Real home values rose substantially between the Boomer and GenZ observation windows, while real household incomes also grew but by less. The price-growth component therefore accounts for more than the total gap in log(P/I), with income growth partially — but not fully — offsetting it.

6. Caveats and limitations

  1. Year clustering. With only 8 survey years, the cluster-bootstrap CIs are based on a small number of clusters. Results should be interpreted accordingly.

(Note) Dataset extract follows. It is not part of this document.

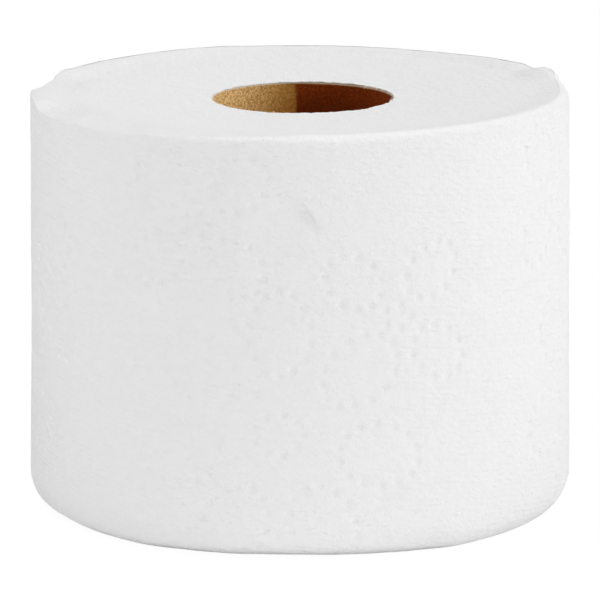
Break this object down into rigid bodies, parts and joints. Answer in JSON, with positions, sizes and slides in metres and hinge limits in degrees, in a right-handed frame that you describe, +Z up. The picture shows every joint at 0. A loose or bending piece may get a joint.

  2. Composition of cohorts in the sample. Boomers aged 25–35 are observed primarily in 1980 and 1990; GenZ aged 25–35 is observed in 2024 only. The decomposition compares 25–35 year-olds across calendar time, which is the design intent, but cohort and macroeconomic conditions at prime buying age are necessarily collinear.

  3. Selection into the sample. GenZ at 25–35 has an unusually high share still living with parents and not appearing as their own household unit. If those non-householders are systematically lower-income, the decomposition understates the true FAI gap for GenZ.